Price made this point in answering a question about the proposed roundabout on Beacon Avenue near the Amazon facility, which he also used as a pivot to attack the outgoing council.
“I’m glad you brought this up, because back when we approved the Gateway project, there was a contract in place with Victoria International Airport, the Town of Sidney for the rezoning of that property,” he said. “What was included was a pedestrian overpass, a roundabout, realignment of Sterling Way, all of the roads, sidewalks, street-lighting, landscaping, the whole bit. That was something I negotiated with the airport authority.
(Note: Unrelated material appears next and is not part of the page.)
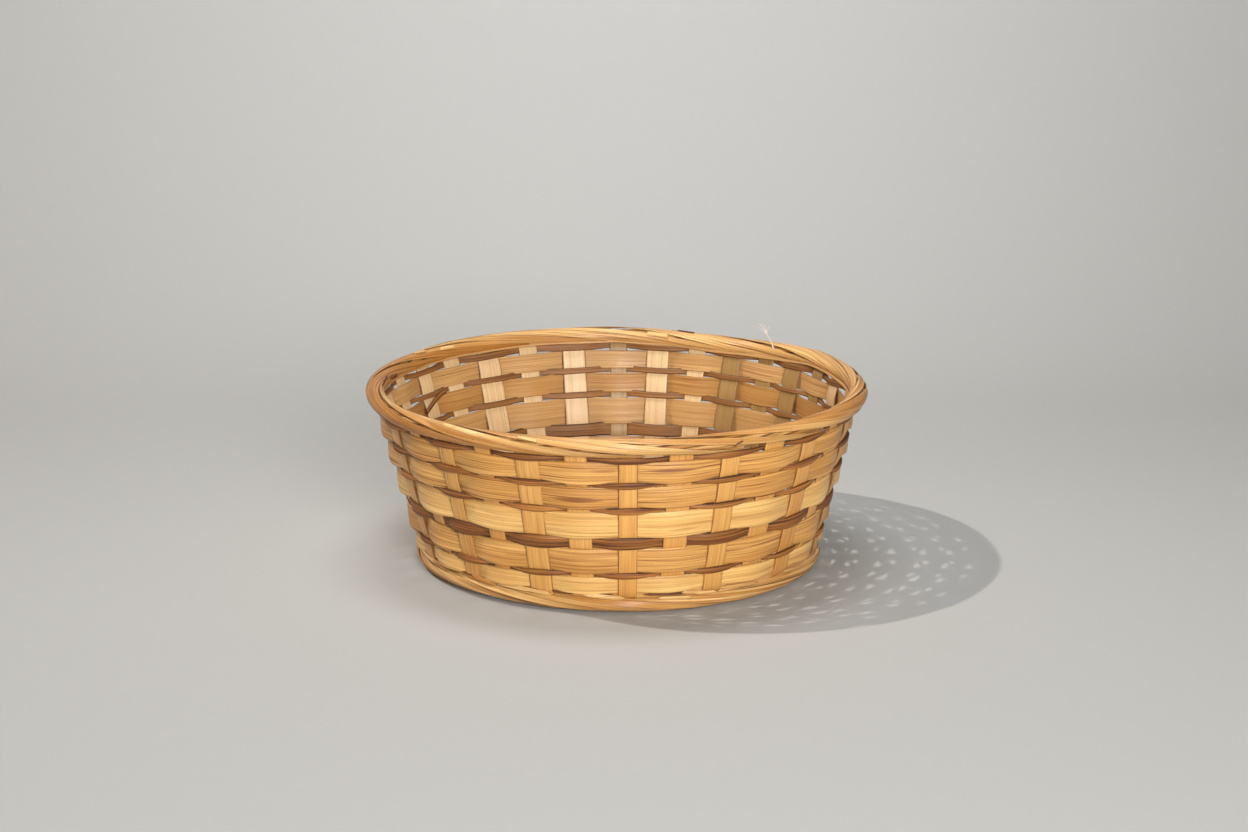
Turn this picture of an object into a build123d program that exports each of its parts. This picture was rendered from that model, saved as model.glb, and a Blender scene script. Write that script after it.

I am still trying to figure out why we are paying for this roundabout in the first place.”
Cam McLennan, who served with Price on Sidney council between 2014 and 2018, used his opening statement to critique efforts to create what he called workforce housing. “I feel like I have been watching a slow-motion train wreck. Eight years have passed and there has been little action taken on the issue.” He also later criticized council’s decision to downzone Sidney’s downtown.
All candidates promised to do something about housing through financial incentives to create more rental housing and encouragement of alternative housing forms among other measures with Duck opening up an argument likely to raise some eyebrows in North Saanich.
“One of the challenges Sidney has with affordable housing is that we are surrounded by North Saanich,” said Duck. “We need to work with our partners across the municipal lines on how we can find housing for everyone in this area. It’s a regional problem we can help solve together.” He later added that Sidney lacks land. “We have to look abroad.” This statement drew agreement from Novek and Rintoul, but disagreement from McLennan.
“I don’t think we are going to have too much help from our friends in North Saanich and I don’t think we should be looking to them for the help we can start doing here through zoning and density,” he said.
Candidates also weighed in on measures announced by David Eby, who is running to replace John Horgan as premier. They broadly promised to increase density and speed up housing construction, while punishing speculation. Eric Diller said the measures threaten to render the OCP moot in promising to use whatever tool the province makes available to increase the supply of housing.
“The devil is in the detail, but basically he just dropped the bomb right into small communities,” said Price, when asked about measures to increase housing. The province, he predicted, will take a much more active role.
Thursday’s forum was the last known one before general voting on Oct. 15 and candidates used the occasion to make their final pitches to voters with Diller offering perhaps the most memorable one. “My wife quipped to me the other day, the worst thing that could happen to me from a financial perspective was to get elected,” he said. “So if you want to punish me, also vote for me.”